Si parla del pericolo del credit crunch come se fosse un effetto della crisi economica che deve ancora venire. Ma non è così. Stando ai dati del sondaggio condotto da Confapi Milano, presentato alla Camera di Commercio in occasione di una tavola rotonda, nell'ultimo anno la stretta del credito è stata una realtà cui hanno dovuto far fronte numerose piccole e medie imprese italiane. Nel 2011, ben il 56% delle imprese ha chiesto di poter ampliare i propri affidamenti, ma solo il 36% di queste ha avuto una risposta positiva, mentre il restante 19% ha fatto i conti con un rifiuto netto da parte degli istituti di credito. La mancanza di liquidità dovuta anche alla difficoltà a ottenere prestiti, ha quindi portato molte Pmi alla chiusura.
Alla tavola rotonda, intitolata "Recessione economica e credit crunch, imprenditori e istituzioni a confronto", hanno partecipato il presidente di Confapi, Paolo Galassi, il presidente della Camera di Commercio di Milano, Carlo Sangalli, il vicepresidente della Regione Lombardia, Andrea Gibelli e il direttore generale della direzione strategie e mercati finanziari dell'Abi, Gianfranco Torriero.
Dall'indagine emergono due problemi fondamentali che opprimono le piccole e medie imprese italiane. Il primo è la difficoltà a ottenere finanziamenti, dovuta anche alla poca trasparenza che le banche offrono nella valutazione della credibilità di un'impresa e della sua capacità di ricorso al credito (rating). Dall'analisi di Confapi, infatti, emerge che nel 46% dei casi gli istituti non rendono noto il rating relativo alle aziende e, quando lo comunicano, nell'81% non lo mettono per iscritto. Questo, come ha sottolineato Galassi, porta a una mancanza di investimenti, per cui "la recessione economica comprime gli utili delle aziende e alimenta il circolo vizioso dei mancati o ritardati pagamenti che fanno venir meno la liquidità per affrontare l'ordinaria gestione". Il secondo problema è legato alla tassazione, dal momento che "la finanza - osserva Galassi - aiuta di più le grandi imprese che le piccole".

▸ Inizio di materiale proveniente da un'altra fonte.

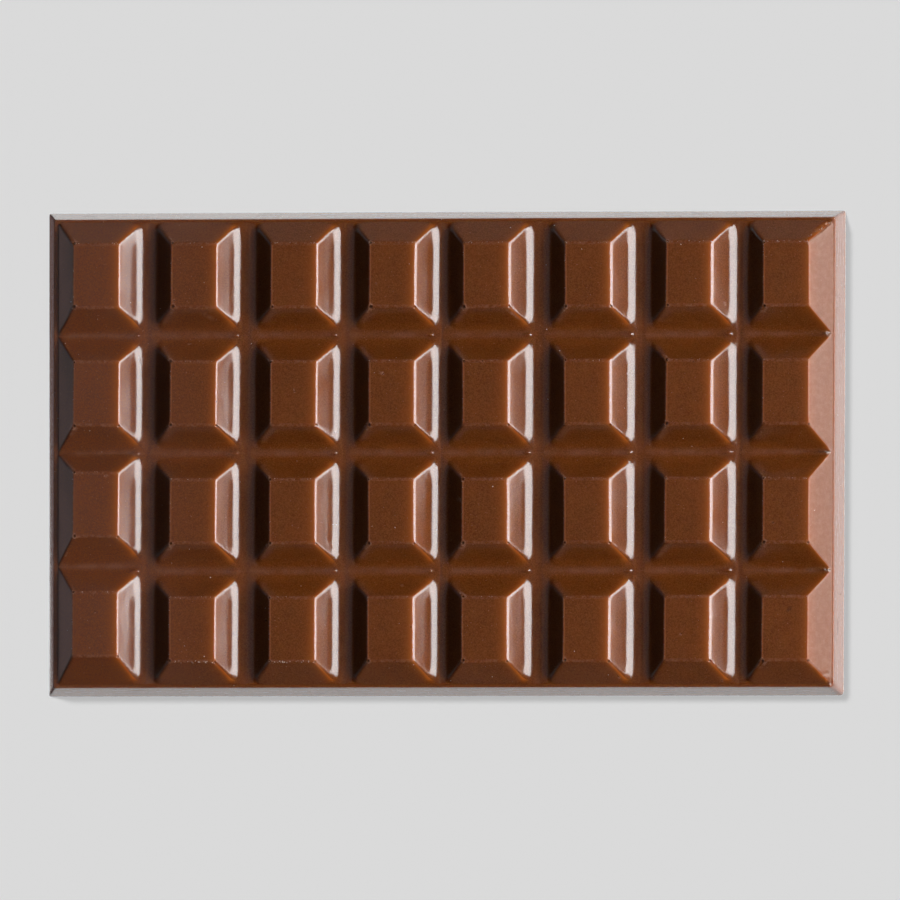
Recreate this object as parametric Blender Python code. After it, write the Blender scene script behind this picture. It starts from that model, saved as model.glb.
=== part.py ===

A cercare di dare una risposta risolutiva a questi problemi è intervenuto il rappresentante dell'Abi Torriero, che ha affermato che "il mondo bancario sta studiando tutta una serie di misure per intervenire, in una fase negativa come l'attuale, a sostegno delle imprese. Abbiamo sottoscritto nel febbraio scorso un nuovo accordo su nuove misure in favore delle pmi, dove riproponiamo la moratoria, cioè la possibilità di non ripagare la quota capitale dei mutui o poter chiedere in banca l'allungamento dei prestiti". Torriero ha anche spiegato che si sta lavorando a due misure che dovrebbero entrare in vigore a breve. La prima misura "riguarda la gestione del supporto finanziario nei confronti delle imprese che vogliano investire e quindi ipotizzando un apposito plafond che supporti progetti d'investimento. L'altra misura cercherà di risolvere l'annoso problema della risoluzione dei ritardi di pagamento da parte della pubblica amministrazione".
Infine,il presidente della Camera di Commercio di Milano, Sangalli, ha sottolineato l'urgenza di una soluzione per risolvere il problema del credit crunch per poter guardare di nuovo a una crescita del Paese. A questo proposito, ha ricordato Sangalli, "stiamo realizzando una raccolta fondi tra le principali Camere di Commercio italiane per favorire l'accesso al credito delle piccole e medie imprese impegnate sul fronte dell'internazionalizzazione, attraverso una sessione speciale del Fondo Centrale di Garanzia". Il fondo, pari a 20 milioni di euro, dovrebbe garantire un miliardo di crediti.